#### Short task
In the records below, find the line with "outer_blank = make_foot_upper()" and the line with "if empty is"; return exactly those lines and every line between them.

#### Material for the task
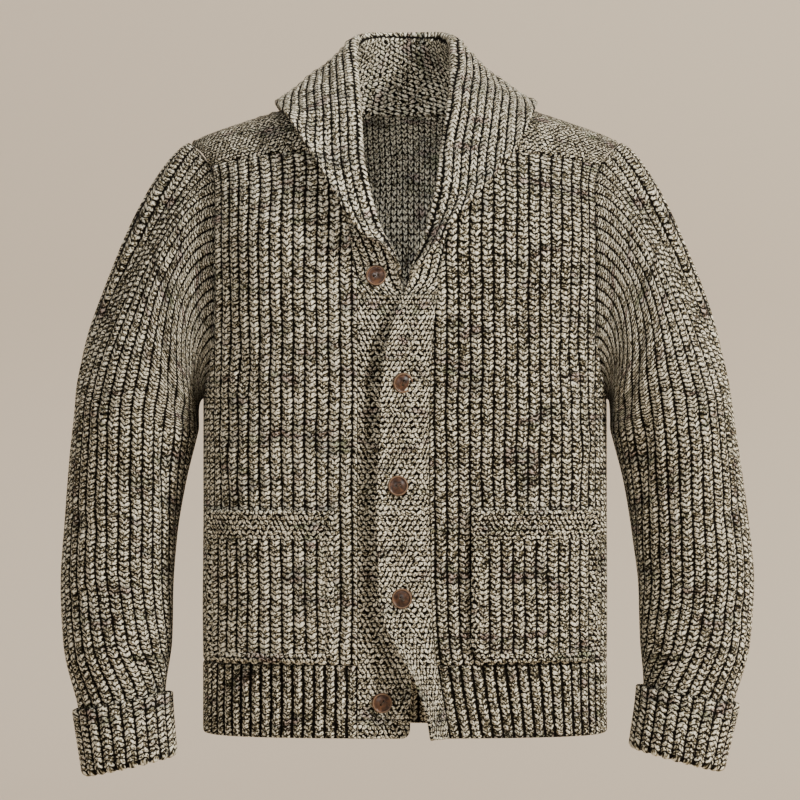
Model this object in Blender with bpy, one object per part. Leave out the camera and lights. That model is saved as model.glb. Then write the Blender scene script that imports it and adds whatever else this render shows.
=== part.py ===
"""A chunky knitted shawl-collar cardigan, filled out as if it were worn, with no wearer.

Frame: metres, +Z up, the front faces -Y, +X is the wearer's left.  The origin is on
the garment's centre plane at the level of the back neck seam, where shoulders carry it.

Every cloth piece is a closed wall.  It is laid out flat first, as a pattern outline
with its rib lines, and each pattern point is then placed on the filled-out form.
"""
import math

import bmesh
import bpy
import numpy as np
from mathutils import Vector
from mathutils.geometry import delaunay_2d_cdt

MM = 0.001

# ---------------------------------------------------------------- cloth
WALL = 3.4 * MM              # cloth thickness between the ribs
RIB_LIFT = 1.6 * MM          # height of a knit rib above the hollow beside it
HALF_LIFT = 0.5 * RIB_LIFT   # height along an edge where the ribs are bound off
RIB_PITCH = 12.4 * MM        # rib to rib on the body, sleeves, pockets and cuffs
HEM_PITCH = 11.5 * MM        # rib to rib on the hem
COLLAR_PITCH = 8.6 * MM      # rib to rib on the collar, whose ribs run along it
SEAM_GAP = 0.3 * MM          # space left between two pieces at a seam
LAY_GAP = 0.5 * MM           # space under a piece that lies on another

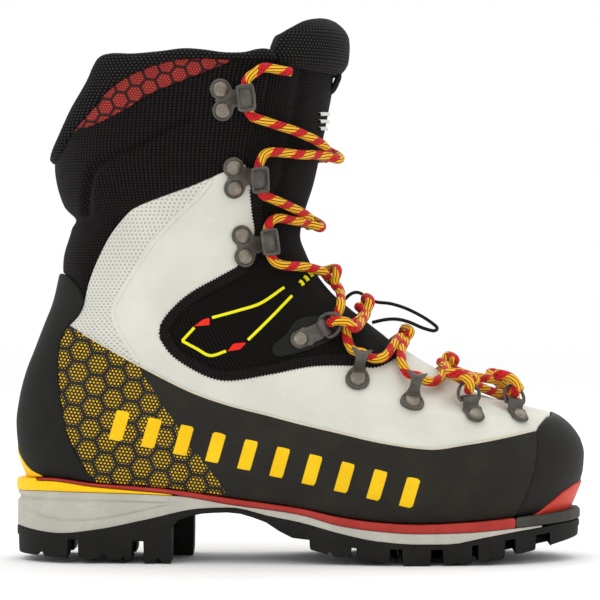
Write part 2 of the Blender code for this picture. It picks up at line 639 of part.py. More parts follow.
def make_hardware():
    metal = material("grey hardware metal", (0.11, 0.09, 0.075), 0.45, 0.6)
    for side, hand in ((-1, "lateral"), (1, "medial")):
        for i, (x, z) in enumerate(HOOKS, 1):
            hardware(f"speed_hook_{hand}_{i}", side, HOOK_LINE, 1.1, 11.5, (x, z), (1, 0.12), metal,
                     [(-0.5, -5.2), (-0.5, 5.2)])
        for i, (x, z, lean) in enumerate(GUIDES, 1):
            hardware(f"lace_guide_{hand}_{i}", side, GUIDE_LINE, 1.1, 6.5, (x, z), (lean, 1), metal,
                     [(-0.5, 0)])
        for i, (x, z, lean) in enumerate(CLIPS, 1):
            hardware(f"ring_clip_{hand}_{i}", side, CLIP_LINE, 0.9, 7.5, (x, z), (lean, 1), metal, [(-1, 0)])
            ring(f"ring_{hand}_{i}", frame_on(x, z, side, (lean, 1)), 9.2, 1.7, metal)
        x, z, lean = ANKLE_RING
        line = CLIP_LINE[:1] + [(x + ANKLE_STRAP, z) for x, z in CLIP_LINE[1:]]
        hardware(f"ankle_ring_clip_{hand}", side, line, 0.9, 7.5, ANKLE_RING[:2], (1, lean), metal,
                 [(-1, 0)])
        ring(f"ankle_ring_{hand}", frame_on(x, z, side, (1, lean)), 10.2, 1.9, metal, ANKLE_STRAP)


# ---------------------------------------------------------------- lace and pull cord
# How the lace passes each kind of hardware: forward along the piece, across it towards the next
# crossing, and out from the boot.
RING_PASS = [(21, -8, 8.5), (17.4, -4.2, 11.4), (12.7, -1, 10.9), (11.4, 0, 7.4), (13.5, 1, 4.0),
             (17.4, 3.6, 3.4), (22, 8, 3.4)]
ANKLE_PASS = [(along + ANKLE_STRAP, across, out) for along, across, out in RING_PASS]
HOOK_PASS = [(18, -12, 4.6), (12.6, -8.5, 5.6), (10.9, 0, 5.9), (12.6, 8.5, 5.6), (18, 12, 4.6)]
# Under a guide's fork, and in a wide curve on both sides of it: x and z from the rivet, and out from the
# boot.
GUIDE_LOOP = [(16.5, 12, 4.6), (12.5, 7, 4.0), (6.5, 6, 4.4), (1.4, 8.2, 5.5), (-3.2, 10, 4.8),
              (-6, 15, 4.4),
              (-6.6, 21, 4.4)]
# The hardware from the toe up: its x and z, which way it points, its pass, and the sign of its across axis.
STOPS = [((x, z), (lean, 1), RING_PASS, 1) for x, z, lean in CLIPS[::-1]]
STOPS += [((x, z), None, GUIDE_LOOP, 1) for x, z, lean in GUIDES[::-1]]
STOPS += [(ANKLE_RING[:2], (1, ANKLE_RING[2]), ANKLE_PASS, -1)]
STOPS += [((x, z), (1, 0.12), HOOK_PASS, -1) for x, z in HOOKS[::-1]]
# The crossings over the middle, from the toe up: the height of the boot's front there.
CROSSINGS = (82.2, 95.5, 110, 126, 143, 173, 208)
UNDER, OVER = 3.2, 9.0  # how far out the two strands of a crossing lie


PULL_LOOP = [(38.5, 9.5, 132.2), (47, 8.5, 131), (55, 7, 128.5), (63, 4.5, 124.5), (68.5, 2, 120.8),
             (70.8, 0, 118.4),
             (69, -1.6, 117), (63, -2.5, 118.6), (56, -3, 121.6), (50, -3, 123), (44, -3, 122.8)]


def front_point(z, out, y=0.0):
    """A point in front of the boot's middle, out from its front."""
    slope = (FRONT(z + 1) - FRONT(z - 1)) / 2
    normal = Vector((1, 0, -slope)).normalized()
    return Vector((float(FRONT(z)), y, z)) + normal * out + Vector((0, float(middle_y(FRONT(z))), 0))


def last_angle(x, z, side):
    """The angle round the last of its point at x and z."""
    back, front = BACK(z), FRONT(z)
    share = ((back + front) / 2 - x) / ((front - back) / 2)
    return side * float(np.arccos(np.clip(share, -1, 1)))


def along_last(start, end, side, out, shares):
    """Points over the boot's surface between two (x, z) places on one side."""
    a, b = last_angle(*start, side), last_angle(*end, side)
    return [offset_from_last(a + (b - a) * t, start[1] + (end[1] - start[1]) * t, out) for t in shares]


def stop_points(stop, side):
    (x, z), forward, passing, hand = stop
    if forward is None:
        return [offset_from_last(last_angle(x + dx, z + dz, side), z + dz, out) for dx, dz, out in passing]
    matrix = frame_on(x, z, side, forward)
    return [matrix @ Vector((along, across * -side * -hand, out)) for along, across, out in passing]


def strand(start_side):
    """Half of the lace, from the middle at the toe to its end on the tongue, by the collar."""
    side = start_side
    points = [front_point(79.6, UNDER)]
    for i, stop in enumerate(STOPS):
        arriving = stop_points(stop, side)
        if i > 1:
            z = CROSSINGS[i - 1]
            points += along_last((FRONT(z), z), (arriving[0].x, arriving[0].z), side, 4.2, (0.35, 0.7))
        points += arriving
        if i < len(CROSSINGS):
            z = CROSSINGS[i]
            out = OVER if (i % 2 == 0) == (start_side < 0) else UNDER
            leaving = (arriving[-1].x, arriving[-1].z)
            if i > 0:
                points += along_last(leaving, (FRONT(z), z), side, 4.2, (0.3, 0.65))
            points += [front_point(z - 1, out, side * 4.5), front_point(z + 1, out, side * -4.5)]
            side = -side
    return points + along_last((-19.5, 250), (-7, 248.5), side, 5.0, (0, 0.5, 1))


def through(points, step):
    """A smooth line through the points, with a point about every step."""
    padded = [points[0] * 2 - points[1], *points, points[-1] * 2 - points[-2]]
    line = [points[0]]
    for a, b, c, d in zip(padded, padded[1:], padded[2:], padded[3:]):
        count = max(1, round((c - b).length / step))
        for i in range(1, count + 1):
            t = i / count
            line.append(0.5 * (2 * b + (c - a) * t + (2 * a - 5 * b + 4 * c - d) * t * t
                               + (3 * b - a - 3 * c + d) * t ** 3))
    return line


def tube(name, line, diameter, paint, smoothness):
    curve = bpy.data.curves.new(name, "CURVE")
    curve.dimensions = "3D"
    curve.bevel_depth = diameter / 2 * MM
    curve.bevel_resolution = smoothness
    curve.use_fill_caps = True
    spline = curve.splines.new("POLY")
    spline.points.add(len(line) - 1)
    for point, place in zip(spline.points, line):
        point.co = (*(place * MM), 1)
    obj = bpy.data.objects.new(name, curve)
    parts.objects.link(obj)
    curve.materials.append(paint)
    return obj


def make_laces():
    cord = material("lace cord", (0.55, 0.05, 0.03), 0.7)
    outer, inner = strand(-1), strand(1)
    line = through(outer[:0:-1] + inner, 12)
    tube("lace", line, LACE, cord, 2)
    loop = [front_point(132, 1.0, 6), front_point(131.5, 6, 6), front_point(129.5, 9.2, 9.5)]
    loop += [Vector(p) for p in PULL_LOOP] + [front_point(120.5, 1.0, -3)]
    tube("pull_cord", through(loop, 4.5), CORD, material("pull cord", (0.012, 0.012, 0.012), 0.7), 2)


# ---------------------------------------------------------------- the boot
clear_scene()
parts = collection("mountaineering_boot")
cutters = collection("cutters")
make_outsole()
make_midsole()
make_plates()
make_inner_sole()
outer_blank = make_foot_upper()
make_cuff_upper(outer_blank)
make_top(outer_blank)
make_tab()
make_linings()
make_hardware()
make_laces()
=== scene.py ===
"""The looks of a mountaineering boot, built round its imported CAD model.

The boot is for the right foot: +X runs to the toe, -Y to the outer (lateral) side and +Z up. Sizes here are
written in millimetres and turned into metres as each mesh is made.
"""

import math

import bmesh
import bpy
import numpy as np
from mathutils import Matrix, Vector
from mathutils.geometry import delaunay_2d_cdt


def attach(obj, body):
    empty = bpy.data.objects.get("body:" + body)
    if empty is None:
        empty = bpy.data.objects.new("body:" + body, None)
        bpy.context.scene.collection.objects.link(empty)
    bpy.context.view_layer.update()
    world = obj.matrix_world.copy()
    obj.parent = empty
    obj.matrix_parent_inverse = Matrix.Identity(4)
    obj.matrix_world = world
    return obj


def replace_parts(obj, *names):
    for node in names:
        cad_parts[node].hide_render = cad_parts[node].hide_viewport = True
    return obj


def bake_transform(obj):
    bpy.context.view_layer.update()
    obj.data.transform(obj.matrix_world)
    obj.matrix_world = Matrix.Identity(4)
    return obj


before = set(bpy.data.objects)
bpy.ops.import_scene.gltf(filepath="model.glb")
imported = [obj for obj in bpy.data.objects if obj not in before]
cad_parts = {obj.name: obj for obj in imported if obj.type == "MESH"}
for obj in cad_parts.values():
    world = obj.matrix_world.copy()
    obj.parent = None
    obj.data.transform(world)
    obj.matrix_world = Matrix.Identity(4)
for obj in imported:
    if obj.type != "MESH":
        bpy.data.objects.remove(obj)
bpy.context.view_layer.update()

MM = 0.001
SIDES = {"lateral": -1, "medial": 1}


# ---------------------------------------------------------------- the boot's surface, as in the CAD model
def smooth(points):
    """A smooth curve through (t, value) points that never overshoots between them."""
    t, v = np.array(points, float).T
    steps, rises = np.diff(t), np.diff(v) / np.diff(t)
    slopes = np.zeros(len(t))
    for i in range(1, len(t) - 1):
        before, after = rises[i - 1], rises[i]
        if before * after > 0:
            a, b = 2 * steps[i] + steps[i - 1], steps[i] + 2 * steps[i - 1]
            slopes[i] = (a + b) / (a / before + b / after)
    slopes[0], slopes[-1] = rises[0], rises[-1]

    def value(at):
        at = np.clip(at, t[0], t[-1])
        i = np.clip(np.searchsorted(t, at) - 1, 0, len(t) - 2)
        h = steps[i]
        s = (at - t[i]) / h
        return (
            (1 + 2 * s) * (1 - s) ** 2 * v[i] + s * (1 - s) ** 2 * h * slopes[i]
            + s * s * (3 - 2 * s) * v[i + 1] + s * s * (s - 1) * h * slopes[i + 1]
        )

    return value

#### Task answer
outer_blank = make_foot_upper()
make_cuff_upper(outer_blank)
make_top(outer_blank)
make_tab()
make_linings()
make_hardware()
make_laces()
=== scene.py ===
"""The looks of a mountaineering boot, built round its imported CAD model.

The boot is for the right foot: +X runs to the toe, -Y to the outer (lateral) side and +Z up. Sizes here are
written in millimetres and turned into metres as each mesh is made.
"""

import math

import bmesh
import bpy
import numpy as np
from mathutils import Matrix, Vector
from mathutils.geometry import delaunay_2d_cdt


def attach(obj, body):
    empty = bpy.data.objects.get("body:" + body)
    if empty is None:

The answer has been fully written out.